“For thousands of years, males have seen women not as women could be, but only as males want them to be.” Marvin Harris, Anthropologist
Lately, I’ve been seeing some references to guys feeling like they are experiencing sexism, if you will – not from me, mind you, but from society at large. Peter Moore, the awesome editor of Men’s Health Magazine tweeted an article in the NYTimes by David Brooks on Why Men Fail, giving voice to a rumble of discontent. Now, my office is right down the hall from the staff of Men’s Health, so it could be just the proximity of a bunch of big, smart, funny, and wonderful guys, but I kind of have to smile a bit. After millennia when the sexism was (and still is) targeted on women, the guys get their first taste of it and boom: they’re crying foul. Well, get used to it, guys. And talk to me after another thousand years, and we’ll see how you’re feeling then.
I stopped by Peter’s office the other morning on my way in to work and said something to the effect of: “When men have prevented women from education, working, economic, sexual and religious freedom, and the right to get involved in politics for THOUSANDS OF YEARS, you shouldn’t be surprised that we are whooping your ass when that said playing field is finally leveled and fair.”
We chatted and joked a bit. He wants me to read a book called The Second Sexism, and I want him to read a book called Sex at Dawn. We both agreed that my book recommendation sounded a bit more fun to read.
“I feel a blog coming on…” I muttered as I left his office. I think he muttered something like “Well, you are the CEO…”
The point of David Brooks’s column was that women might be better at adapting than men. I had just told my whole leadership team (including Peter) about Darwin’s theory of evolution. Contrary to popular opinion, it’s not about “survival of the fittest,” the theory of evolution is really about the ability to ADAPT. Which is what we are all having to do these days in this world of tumultuous technological disruption….adapt, and damn fast!
But this is not a blog about evolution or adaptation. Actually, maybe it is. Because the question to me isn’t who’s right or wrong or what’s fair or foul, but how do we all win and adapt? How do we ALL evolve and succeed. Is that a uniquely female perspective? Perhaps.

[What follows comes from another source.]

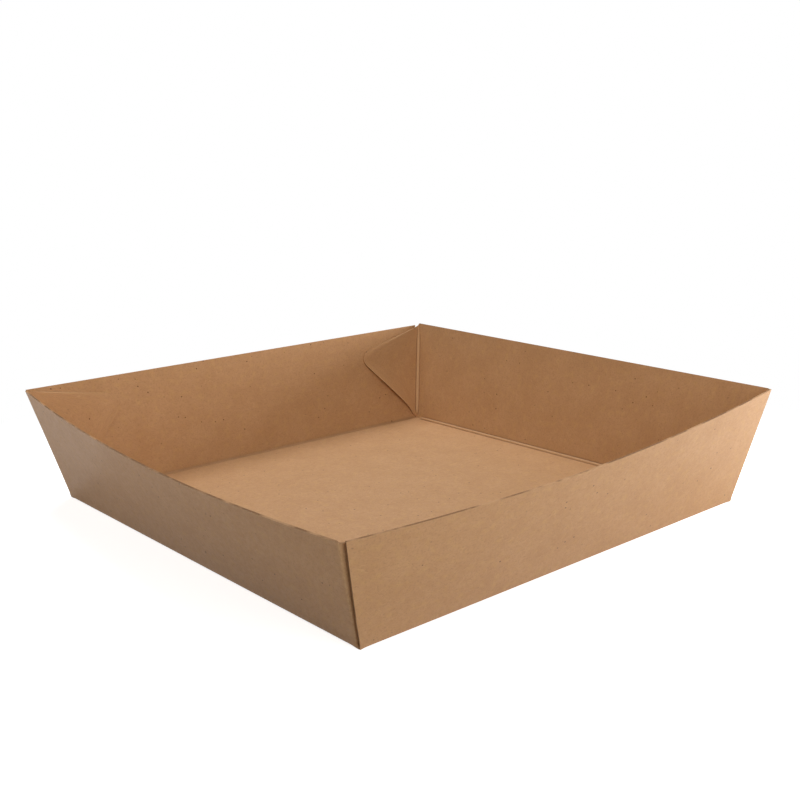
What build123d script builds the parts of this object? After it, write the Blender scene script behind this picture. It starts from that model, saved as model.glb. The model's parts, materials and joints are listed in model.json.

But the truth is, I do have a unique perspective on this situation. I am going to make an outrageous claim and say that I have probably read more books on women’s history than all the men in the universe combined have read. Just kidding, but not really. So I do consider myself an amateur expert. And I have managed to get to a leadership position “beyond the glass ceiling.” I like men. I really, really like them. They are not perfect. But neither am I. They are not all alike. But neither are we.
I often wonder if I would have gotten to my position as CEO of Rodale (a family business), if I hadn’t been born into the family and adapted to my circumstances. The answer, I think, is probably not. I don’t think I would have even thought of it. But then I think maybe that’s why I was born into the family I was born into, so I could prove it to myself and to others that it is possible. Don’t get me wrong, I’m still proving it and have not declared victory and might never be able to. No man has ever made it easy for me. But neither has any woman. As a person who manages and works a lot with both men and woman, I will say we all have a lot to learn and neither sex is better or worse. Some people are better at some things and others are better at others. The sooner we can stop trying to win at the expense of someone else, the faster we will all succeed…and that obsessive/compulsive insistence on winning is what seems to blind men the most to true success.
Maybe our biggest difference may be in how we define success. The traditional male stereotype has to do with gaining the most money, the fanciest surroundings, the hottest lady or other friends, the most powerful cars and yachts, the biggest bank accounts….and the biggest charitable contributions, too. Yet deep down we all know that doesn’t necessarily bring happiness. And I think reality shows have probably proven it, though I don’t watch them.
Personally, I define success as a feeling of security, comfort, and clarity when I know that everyone in my family and in my business is treated well and taken care of properly – and for me personally to have enough means to feel a sense of freedom – that I am not letting fear of money determine what I do or don’t do. I was lucky enough to make this discovery relatively early in life. But on a related note, I just read about a study online that said what the truly rich spend their money on isn’t watches and cars, but travel (experiences) and home renovations (security and comfort). It’s about the freedom to go on adventures and the pleasure of coming home!
And when we do come home, we all want to feel loved, cared for, and appreciated (and yes, that includes for both men and women LOTS of hot sex! With orgasms for everyone!). We don’t want to have to tip-toe around fragile male egos or continually have to scrape our own decimated egos up off the kitchen floor with a dirty mop (this goes for work, too!). As Riane Eisler says in her awesome book, Sacred Pleasure, true progress and evolution between the sexes is about partnership. True partnership.
Can men and woman both adapt and evolve enough to make true partnership possible? I don’t know. But if we want to, and if we choose to, we can have fun trying!